The plant is now cultivating proactive heroes: “The guy who identifies a minor issue and fixes it before it leads to a major stoppage, who has ideas on making machines more robust and sees them through to completion—he needs to be held up as a hero,” says reliability facilitator Scott Carte.
Getting there requires education of both workers and managers. “If everything is planned, then what good am I? They won’t need me anymore to be the hero,” says maintenance manager Jim Doeffinger. “It’s a change, and some people will be scared.”
Spelling Out the Details of the Initiative
Scott Carte created a flyer this past spring titled “The Bridge to the Future: Reliability Excellence.” The flyer outlines:
- What is Rx? Reliability excellence— a method to extend asset life, improve business, and go beyond a maintenance program. Implementation takes years.
- Why are we doing Rx? It’s the opportunity for Ravenswood to reach full reliability, lower costs and increase profitability—one of the cornerstones of a long‑term future.
- What’s in it for me? A proactive work environment where employees are valued, do the job right, and rely on equipment when needed.

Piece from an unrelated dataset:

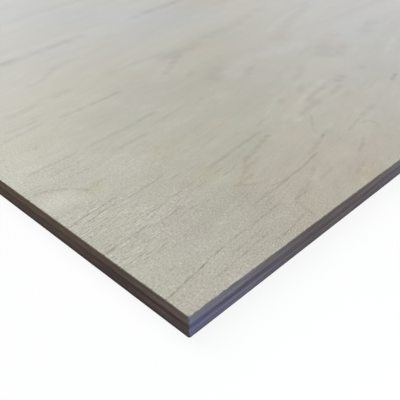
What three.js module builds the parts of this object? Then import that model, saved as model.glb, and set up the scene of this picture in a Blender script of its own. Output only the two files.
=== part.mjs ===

- How will we implement Rx? Teams from various functions form focus groups that tackle work control, material management, reliability engineering, operational improvement, and planning & scheduling. Groups produce brown‑paper and white‑paper maps, then implement changes in a pilot area before rolling them out plant‑wide.
Bonding with SMRP
Century Aluminum gains best‑practice knowledge through its partnership with the Society for Maintenance & Reliability Professionals (SMRP). Ravenswood leaders first engaged with reliability practices as a charter member of the Mid‑Ohio Valley Maintenance Council, meeting leaders from GE, DuPont and others. They then helped form an SMRP chapter and became an executive sponsor.
The company now serves as a proxy for CMRP exams at a local vocation school and is a sustaining sponsor. One employee, Kayne Grace, is a certified CMRP; others plan to take the exam soon.